Like many modern Peruvian dishes, these harness techniques from Asia, Europe, and Africa to blend ingredients from the Andes, Amazon, and beyond. Many of the core ingredients date back to the ancient Incas, who lived on roots and tubers, grains and peppers, herbs and tender alpaca meat; but the line from then to now is far from straight. Indeed, the Spanish Conquistadors decimated the native population and their traditions, while Spanish rice, wheat, and cattle squeezed native cuisine into the shadows for centuries.

Freed African slaves inhabited those shadows, too, as did immigrants from Germany, Croatia, and other parts of Europe, and then came new waves from Asia – specifically, China and Japan – and these newcomers adapted their culinary arts to the products of the new world.

But it wasn’t until recently that chefs like Gastón Acurio Jaramillo began to blend the new techniques and revive the use of native species – giving birth to modern Peruvian cuisine.

The Pepper District

The history Caserio Pimental is also a recent one, and the peppers for which it’s named didn’t even arrive in the country until some time after the 1968 coup, when General Juan Francisco Velasco Alvarado Zegarra deposed President Fernando Belaunde Velasco Alvarado and banished the agribusinesses that controlled most of the country’s farms.

To replace them, Zegarra used the Peruvian Development Bank to lure small farmers like Isau Sasagawa and others of Japanese descent with promises of unsecured loans. Many poured in over the border from Brazil, which also has a large Japanese population, smuggling black pepper not indigenous to Peru.

The growers formed a pepper cooperative – Agricultural Cooperative El Pimental – to manage sales and distribution, while the government continued to fund their purchases of fertilizer to compensate for the notoriously poor soils.

Over the next decade, the pepper market boomed, and the region even took peppers as its name, but by the mid-80s there was an oversupply of pepper – and prices plunged.

“A kilo of beans cost more than a kilo of pepper” says Virgilio Trejo former president of the Cooperative Pimental. “When the business started, the pepper was sold at an average of 15-20 soles per kilo, and it went down to 2.50-3 soles per kilo”.

At that point, the pepper sector was on life support: the only thing that kept most farmers above water were the development bank loans, and these were about to disappear.

Heading Home and Going Organic

In 1990, Alberto Fujimori was elected president and liquidated the Agricultural Bank, leaving pepper farmers with no credit to buy fertilizer, no wages, no apparent options.

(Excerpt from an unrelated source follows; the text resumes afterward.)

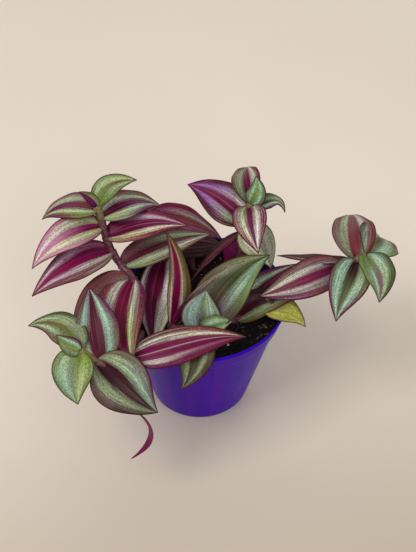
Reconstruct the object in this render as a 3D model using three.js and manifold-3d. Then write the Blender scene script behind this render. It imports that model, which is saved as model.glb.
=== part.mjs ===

At the same time, the Japanese government, worried about declining birth rates, put out a call for ethnic Japanese living abroad to come home. Roughly 90% of the young Japanese-Peruvians moved from Pimental to Japan, and only a few families remained.

The Sasagawas were one of those families, and when the loans disappeared Isau turned to mulch and manure – essentially becoming an organic farmer, but without the certification that would get his products top price.

Commercializing the Organic

Fortunately, the Peruvian NGO FUSEVI  had received grants from German NGO Bread for the World and the Peruvian government to support sustainable agriculture. As their staff spread out across Pimental, they realized that Sasagawa was already practicing some of the methods they were preaching and incorporated his experiences into their workshops. They provided training in agroforestry – the practice of strategically planting trees among crops to replenish soil – and taught farmers how to become organically certified.

Soon, a new cooperative emerged: the Pimental Organic Producers (APE Pimental in Spanish), as FUSEVI secured funds from the International Bank Association (IBO) in the Netherlands to be implemented in the area. Unlike earlier loans, these focused on the development of marketing networks rather than fostering dependency.


The Living Laboratory

At the same time, the University of Prague began researching the soils of the region and offered more insight into the degree of depletion and how to reverse it. They evaluated Sasagawa’s practices and proposed a more structured approach – with multi-layered plots in which small farmers could operate at different scales, and they encouraged experimentation with a diverse blend of seasonal plants, perennials (fruits), and even timber.

Soon, the region became a patchwork of monoculture farms and diverse agroforestry endeavors teeming with cacao, pepper, coconut, pineapple and other plants.

“Partners have one characteristic in common,” says Trejo. “To be part of the organization, each partner must have 15 to 20 different products, and they need to be working with two approaches: food safety/soil recovery, and markets.”

But marketing dozens of different products is challenging, so farmers are now cooperating further down the value chain by blending peppers into their own salsa brand and offering them pickled or dried. They’re also creating pulps of cupuaçu, strawberry, and guava, and participating in farmers’ markets around the country.

“Now, we want to form a Cooperative that is dedicated exclusively to the commercial part,” says APE Pimental consultant Fanny Cuéllar.

The cooperative placed highly in a recent contest sponsored by environmental NGO Canopy Bridge, but success will ultimately depend on continued demand for Peruvian cuisine – demand that shows no sign of abating.